• _Problem details_
In the records below, begin at the line that has "leg_place(run_middle, hand)[0], turn))" and stop after the line that has "bpy.data.objects.remove(obj)"; quote those lines verbatim and nothing more.
-- begin Records for this exercise --
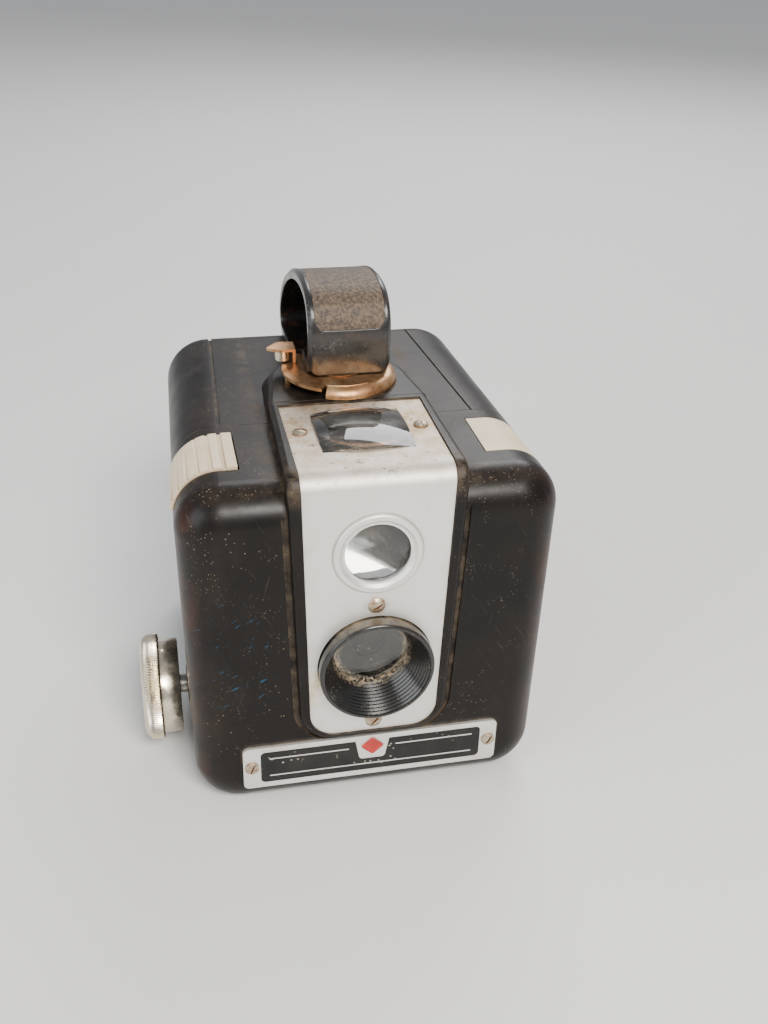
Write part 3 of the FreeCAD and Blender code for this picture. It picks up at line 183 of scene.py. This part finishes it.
    def finish(self, colour, roughness, normal=None, **constants):
        """Connects the shader, and sets the sockets that are the same all over the surface."""
        linked = isinstance(colour, bpy.types.NodeSocket)
        self.feed(self.shader.inputs["Base Color"], colour if linked else (*colour, 1))
        self.feed(self.shader.inputs["Roughness"], roughness)
        if normal is not None:
            self.feed(self.shader.inputs["Normal"], normal)
        for key, value in constants.items():
            self.shader.inputs[key.replace("_", " ")].default_value = value
        return self.material


# ---------------------------------------------------------------- materials
DUST = (0.30, 0.235, 0.16)
CORNER_DIRT_AND_SHADE = (0.12, 0.085, 0.055)
RUST = (0.25, 0.10, 0.035)


def middle(node):
    """Centre of a CAD node's box."""
    low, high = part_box(node)
    return (low + high) / 2


def worn_edges(s, low, high):
    """Patches rubbed brown along the two upright edges of the casing's front."""
    right = s.times(s.ramp(s.axis(X), high.x - 7 * MM, high.x - 1 * MM),
                    s.ramp(s.axis(Y), low.y + 30 * MM, low.y + 4 * MM))
    left = s.times(s.ramp(s.axis(X), low.x + 5 * MM, low.x + 1 * MM),
                   s.ramp(s.axis(Y), low.y + 14 * MM, low.y + 3 * MM))
    return s.times(s.plus(right, left), s.ramp(s.noise(90, 5, 0.65), 0.42, 0.62))


def front_rim_dust(s, low, high):
    """Dust on the rounded upper edge of the casing's front."""
    rim = s.times(s.ramp(s.axis(Z), high.z - 8 * MM, high.z - 2 * MM),
                  s.ramp(s.axis(Y), low.y + 9 * MM, low.y + 2 * MM))
    return s.times(rim, s.ramp(s.noise(190, 6, 0.72), 0.42, 0.66))


def moulding_dust(s, deck):
    """Fine and coarse specks everywhere, and more of them settled on the deck."""
    fine = s.clustered(s.specks(1300, 0.17), 130, 0.53, 0.66)
    coarse = s.clustered(s.specks(620, 0.13, (0.3, 0.1, 0.2)), 55, 0.55, 0.68, (1, 2, 3))
    settled = s.clustered(s.times(deck, s.specks(1150, 0.19, (0.1, 0.4, 0.3))), 90, 0.45, 0.60)
    return s.plus(s.plus(fine, coarse), settled)


def spine_foot_dirt(s, deck):
    """Dirt on the deck along the foot of the raised spine, on both sides."""
    spine_side = 20.8 * MM
    across = s.math("ABSOLUTE", s.axis(X))
    beside = s.times(s.ramp(across, spine_side + 4.7 * MM, spine_side + 0.7 * MM),
                     s.ramp(across, spine_side - 0.4 * MM, spine_side + 0.4 * MM))
    return s.times(beside, deck, s.ramp(s.noise(240, 5, 0.7), 0.44, 0.62))


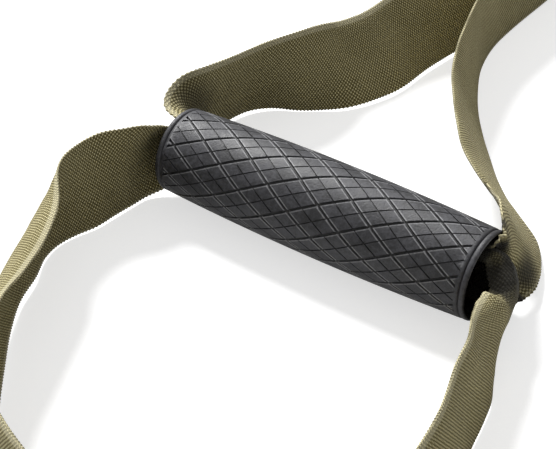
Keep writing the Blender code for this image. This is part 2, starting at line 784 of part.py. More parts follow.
def run_tie(name, parent):
    """The band round the folded runs: it draws them together at their middle."""
    half = webbing_width / 2 + seat_gap
    top = run_height(tail_runs + main_runs - 1, run_middle) + half_thick + seat_gap
    inner = rounded_outline((-half, tie_thickness), (half, top), seat_gap)
    wide = half + tie_thickness
    outer = rounded_outline((-wide, 0), (wide, top + tie_thickness), tie_thickness)
    band = flat_shape(name, outer, tie_width, None, parent)
    band.rotation_euler = (pi / 2, 0, 0)
    band = curve_to_mesh(band)
    hollow = flat_shape(name + "_hollow", inner, tie_width + 2 * cut_overrun, None, parent)
    hollow.rotation_euler = (pi / 2, 0, 0)
    boolean(band, curve_to_mesh(hollow))
    finish_as(band, "tie")
    return band


# Cam buckles, each on an empty at its cam's pivot, with +Y up the leg

def arc(centre, radius, angles):
    return [(centre[0] + radius * cos(radians(a)), centre[1] + radius * sin(radians(a))) for a in angles]


def side_shape(name, outline, width, finish, parent, place=(0, 0, 0)):
    """An outline seen from the side, extruded across the strap."""
    item = flat_shape(name, outline, width, None, parent)
    item.rotation_euler = (pi / 2, 0, pi / 2)
    item.location = place
    item = curve_to_mesh(item)
    finish_as(item, finish)
    return item


def buckle_frame(name, parent):
    """A pressed channel: a plate under the strap and two ears that carry the cam's pin and the bar."""
    outline = [(-buckle_lead, 0), (-buckle_lead, buckle_wall), (-buckle_lead * 0.6, buckle_wall)]
    outline += arc((0, cam_pivot_height), buckle_rim, (165, 140, 115, 90))
    outline += arc((buckle_bar_step, bar_height), buckle_rim, (85, 55, 25, -5, -35, -65))
    outline += [(buckle_tail + buckle_wall, buckle_wall), (buckle_tail, 0)]
    frame = side_shape(name, outline, outer_width, "steel", parent)
    high = cam_pivot_height + buckle_rim + cut_overrun
    far = buckle_bar_step + buckle_rim + cut_overrun
    channel = box(name + "_channel", (-inner_width / 2, -buckle_lead - cut_overrun, buckle_wall),
                  (inner_width / 2, far, high), parent)
    boolean(frame, channel)
    reach = outer_width / 2 + cut_overrun
    holes = {"pivot": (cam_pin_radius, (0, 0, cam_pivot_height)),
             "bar": (bar_radius, (0, buckle_bar_step, bar_height))}
    for part, (radius, place) in holes.items():
        boolean(frame, rod_cutter(f"{name}_{part}_hole", radius + seat_gap, reach, place, parent))
    return frame


def buckle_pin(name, radius, place, parent, finish):
    profile = pin_profile(radius, outer_width / 2 + seat_gap, pin_head_radius, pin_head_height)
    pin = turned(name, profile, finish, parent, segments=pin_segments)
    pin.location = place
    return pin


coil_radius = cam_pin_radius + seat_gap + spring_wire_radius


def cam_lever(name, parent):
    """The toothed cam and its thumb plate, turning on the pin above the strap."""
    teeth = []
    first_angle, last_angle = -145, -35
    for index in range(2 * cam_teeth + 1):
        angle = first_angle + (last_angle - first_angle) * index / (2 * cam_teeth)
        grown = cam_pivot_rise * (1 + cam_growth_share * (angle + 90) / 90)
        radius = grown - (cam_tooth_depth if index % 2 == 0 else 0)
        teeth += arc((0, 0), radius, (angle,))
    back = arc((0, 0), cam_hub_radius, (-10, 20, 50, 80, 105))
    tip = (-cam_lever_length, cam_lever_rise)
    plate = [(tip[0] + 2 * cam_lever_thickness, tip[1] + cam_lever_thickness * 0.2),
             (tip[0] + cam_lever_thickness * 0.6, tip[1] + cam_lever_thickness),
             (tip[0] - cam_lever_thickness * 0.5, tip[1] + cam_lever_thickness * 0.8),
             (tip[0] - cam_lever_thickness * 0.4, tip[1] - cam_lever_thickness * 0.2),
             (tip[0] + 2 * cam_lever_thickness, tip[1] - cam_lever_thickness)]
    plate += arc((0, 0), cam_hub_radius, (172,))
    lever = side_shape(name, teeth + back + plate, inner_width - 2 * cam_side_gap, "blackened", parent)
    reach = inner_width / 2 + cut_overrun
    boolean(lever, rod_cutter(name + "_bore", cam_pin_radius + seat_gap, reach, (0, 0, 0), parent))
    floor_level = -(coil_radius + spring_wire_radius + seat_gap)
    slot = box(name + "_slot", (-spring_slot_width / 2, -spring_slot_back, floor_level),
               (spring_slot_width / 2, cam_hub_radius + cut_overrun, cam_hub_radius + cut_overrun), parent)
    boolean(lever, slot)
    return lever


def cam_spring(name, parent):
    """A torsion spring wound on the pin, in the cam's slot, with a short leg at each end."""
    points_per_turn = 7
    span = spring_slot_width - 4 * spring_wire_radius
    leg = cam_hub_radius - spring_wire_radius
    count = round(spring_turns * points_per_turn)
    points = [(-span / 2, -coil_radius, leg)]
    for index in range(count + 1):
        turn = pi + 2 * pi * index / points_per_turn
        points.append((span * (index / count - 0.5), coil_radius * cos(turn), coil_radius * sin(turn)))
    points.append((span / 2, -coil_radius, leg))
    data = bpy.data.curves.new(name, "CURVE")
    data.dimensions = "3D"
    data.bevel_depth = spring_wire_radius
    data.bevel_resolution = 0
    data.use_fill_caps = True
    spline = data.splines.new("POLY")
    spline.points.add(len(points) - 1)
    for point, place in zip(spline.points, points):
        point.co = (*place, 1)
    return add_object(name, data, "steel", parent)


# Carabiner, flat in its own XY plane, with the strap's eye at its origin and the gate on +X

body_shares = [
    (0.50, 0.255), (0.50, 0.16), (0.485, 0.085), (0.43, 0.025), (0.33, 0), (0.10, 0), (-0.10, 0), (-0.33, 0),
    (-0.43, 0.025), (-0.485, 0.085), (-0.50, 0.17), (-0.50, 0.45), (-0.50, 0.76), (-0.475, 0.86), (-0.40, 0.94),
    (-0.27, 0.985), (0, 1), (0.27, 0.985), (0.40, 0.94), (0.475, 0.86), (0.50, 0.77), (0.50, 0.70)]


def carabiner(parent):
    across = carabiner_width - 2 * rod_radius
    along = carabiner_length - 2 * rod_radius
    pin_place = (across / 2, gate_pin_share * along)
    shoulder = pin_place[1] - gate_swing_radius - gate_gap
    nose = body_shares[-1][1] * along
    route = smooth_route([(x * across, y * along, 0) for x, y in body_shares], rod_step)
    data = bpy.data.curves.new("carabiner_body", "CURVE")
    data.dimensions = "3D"
    data.bevel_depth = rod_radius
    data.bevel_resolution = 2
    data.use_fill_caps = True
    spline = data.splines.new("POLY")
    spline.points.add(len(route) - 1)
    for point, place in zip(spline.points, route):
        point.co = (*place, 1)
    body = curve_to_mesh(add_object("carabiner_body", data, None, parent))
    smooth_sides(body.data)
    finish_as(body, "steel")
    wide = rod_radius + cut_overrun
    for index, side in enumerate((-1, 1)):
        low, high = sorted((side * gate_tongue / 2, side * wide))
        cheek = box(f"tongue_cut_{index}", (pin_place[0] - wide, shoulder, low),
                    (pin_place[0] + wide, pin_place[1] + 2 * wide, high), parent)
        boolean(body, cheek)
    keeper = box("latch_slot", (pin_place[0] - wide, nose - cut_overrun, -latch_thickness / 2 - gate_gap),
                 (pin_place[0] + latch_width / 2 + gate_gap, nose + latch_length + gate_gap,
                  latch_thickness / 2 + gate_gap), parent)
    boolean(body, keeper)
    boolean(body, rod_cutter("gate_pin_hole", gate_pin_radius + seat_gap, wide, (*pin_place, 0), parent, "Z"))

    hinge = add_empty("gate_hinge", (*pin_place, 0), parent=parent)
    bottom = -gate_end_step
    top = nose - pin_place[1] - gate_gap
    bm = bmesh.new()
    bmesh.ops.create_cone(bm, cap_ends=True, segments=pin_segments, radius1=gate_radius, radius2=gate_radius,
                          depth=top - bottom)
    mesh = mesh_from("carabiner_gate", bm)
    smooth_sides(mesh)
    gate = add_object("carabiner_gate", mesh, "steel", hinge)
    gate.rotation_euler = (pi / 2, 0, 0)
    gate.location = (0, (top + bottom) / 2, 0)
    slot = box("gate_slot", (-wide, bottom - cut_overrun, -gate_tongue / 2 - gate_gap),
               (wide, gate_slot_end, gate_tongue / 2 + gate_gap), hinge)
    boolean(gate, slot)
    boolean(gate, rod_cutter("gate_bore", gate_pin_radius + seat_gap, wide, (0, 0, 0), hinge, "Z"))
    latch = box("gate_latch", (-latch_width / 2, top - latch_length / 2, -latch_thickness / 2),
                (latch_width / 2, top + latch_length, latch_thickness / 2), hinge)
    boolean(gate, latch, "UNION")

    shank = [(-gate_radius, 0), (-gate_radius, gate_pin_radius),
             (gate_radius, gate_pin_radius), (gate_radius, 0)]
    turned("gate_pin", shank, "steel", hinge, axis="Z", segments=pin_segments)


# Assembly

def handle(side, hand):
    frame = add_empty(f"handle_{side}", (-hand * handle_spread, grip_y, 0))
    handle_strap(f"handle_strap_{side}", frame, hand)
    foot_cradle(f"foot_cradle_{side}", frame, hand)
    spin = add_empty(f"grip_axis_{side}", (0, 0, axis_height), parent=frame)
    grip_sleeve(f"grip_sleeve_{side}", spin)
    core_tube(f"core_tube_{side}", spin)
    mouth_bush(f"mouth_bush_left_{side}", spin, -1)
    mouth_bush(f"mouth_bush_right_{side}", spin, 1)


def leg(side, hand):
    adjusting_strap(f"adjusting_strap_{side}", hand)
    adjust_tab(f"adjust_tab_{side}", hand)
    turn = (0, 0, -leg_angle * hand)
    run_tie(f"run_tie_{side}", add_empty(f"tie_place_{side}", leg_place(run_middle, hand)[0], turn))
    buckle = add_empty(f"buckle_{side}", leg_place(buckle_place, hand)[0], turn)
    buckle_frame(f"buckle_frame_{side}", buckle)
    buckle_pin(f"cam_pin_{side}", cam_pin_radius, (0, 0, cam_pivot_height), buckle, "steel")
    buckle_pin(f"strap_bar_{side}", bar_radius, (0, buckle_bar_step, bar_height), buckle, "steel")
    pivot = add_empty(f"cam_axis_{side}", (0, 0, cam_pivot_height), parent=buckle)
    cam_lever(f"cam_lever_{side}", pivot)
    cam_spring(f"cam_spring_{side}", pivot)


def build():
    for side, hand in (("a", 1), ("b", -1)):
        handle(side, hand)
        leg(side, hand)
    main_strap()
    tilt = asin((eye_height - rod_radius) / (carabiner_length - 2 * rod_radius))
    carabiner(add_empty("carabiner_eye", (0, eye_place, eye_height), (-tilt, 0, 0)))


build()
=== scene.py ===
import json
from bisect import bisect_right
from math import asin, atan2, ceil, cos, hypot, pi, radians, sin, sqrt
import bmesh
import bpy
from mathutils import Matrix, Vector


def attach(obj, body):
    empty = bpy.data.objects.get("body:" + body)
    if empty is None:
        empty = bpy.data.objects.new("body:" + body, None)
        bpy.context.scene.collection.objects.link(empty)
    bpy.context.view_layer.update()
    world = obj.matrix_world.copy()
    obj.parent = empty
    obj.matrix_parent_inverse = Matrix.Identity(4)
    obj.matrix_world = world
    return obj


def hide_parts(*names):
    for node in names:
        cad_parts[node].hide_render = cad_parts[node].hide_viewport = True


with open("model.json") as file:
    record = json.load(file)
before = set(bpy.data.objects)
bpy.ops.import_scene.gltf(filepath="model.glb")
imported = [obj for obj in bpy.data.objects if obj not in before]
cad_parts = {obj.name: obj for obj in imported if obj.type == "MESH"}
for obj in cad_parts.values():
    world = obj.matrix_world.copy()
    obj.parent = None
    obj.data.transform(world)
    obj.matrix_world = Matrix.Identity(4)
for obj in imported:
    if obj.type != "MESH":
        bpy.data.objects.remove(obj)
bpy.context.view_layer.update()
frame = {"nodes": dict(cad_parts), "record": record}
nodes = frame["nodes"]
bodyOfNode = {node: body for body, group in frame["record"]["behaviour"]["bodies"].items() for node in group}
hands = {"a": 1, "b": -1}   # the right handle is the left one in a mirror
print("frame loaded,", len(nodes), "nodes")


# camera, lamp, world and floor

view = {"place": (0.1057, -1.1396, 0.3728), "tilt": 52.47, "heading": 35.25, "lens": 99.45, "sensor": 36}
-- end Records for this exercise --
• _The reply_
    run_tie(f"run_tie_{side}", add_empty(f"tie_place_{side}", leg_place(run_middle, hand)[0], turn))
    buckle = add_empty(f"buckle_{side}", leg_place(buckle_place, hand)[0], turn)
    buckle_frame(f"buckle_frame_{side}", buckle)
    buckle_pin(f"cam_pin_{side}", cam_pin_radius, (0, 0, cam_pivot_height), buckle, "steel")
    buckle_pin(f"strap_bar_{side}", bar_radius, (0, buckle_bar_step, bar_height), buckle, "steel")
    pivot = add_empty(f"cam_axis_{side}", (0, 0, cam_pivot_height), parent=buckle)
    cam_lever(f"cam_lever_{side}", pivot)
    cam_spring(f"cam_spring_{side}", pivot)


def build():
    for side, hand in (("a", 1), ("b", -1)):
        handle(side, hand)
        leg(side, hand)
    main_strap()
    tilt = asin((eye_height - rod_radius) / (carabiner_length - 2 * rod_radius))
    carabiner(add_empty("carabiner_eye", (0, eye_place, eye_height), (-tilt, 0, 0)))


build()
=== scene.py ===
import json
from bisect import bisect_right
from math import asin, atan2, ceil, cos, hypot, pi, radians, sin, sqrt
import bmesh
import bpy
from mathutils import Matrix, Vector


def attach(obj, body):
    empty = bpy.data.objects.get("body:" + body)
    if empty is None:
        empty = bpy.data.objects.new("body:" + body, None)
        bpy.context.scene.collection.objects.link(empty)
    bpy.context.view_layer.update()
    world = obj.matrix_world.copy()
    obj.parent = empty
    obj.matrix_parent_inverse = Matrix.Identity(4)
    obj.matrix_world = world
    return obj


def hide_parts(*names):
    for node in names:
        cad_parts[node].hide_render = cad_parts[node].hide_viewport = True


with open("model.json") as file:
    record = json.load(file)
before = set(bpy.data.objects)
bpy.ops.import_scene.gltf(filepath="model.glb")
imported = [obj for obj in bpy.data.objects if obj not in before]
cad_parts = {obj.name: obj for obj in imported if obj.type == "MESH"}
for obj in cad_parts.values():
    world = obj.matrix_world.copy()
    obj.parent = None
    obj.data.transform(world)
    obj.matrix_world = Matrix.Identity(4)
for obj in imported:
    if obj.type != "MESH":
        bpy.data.objects.remove(obj)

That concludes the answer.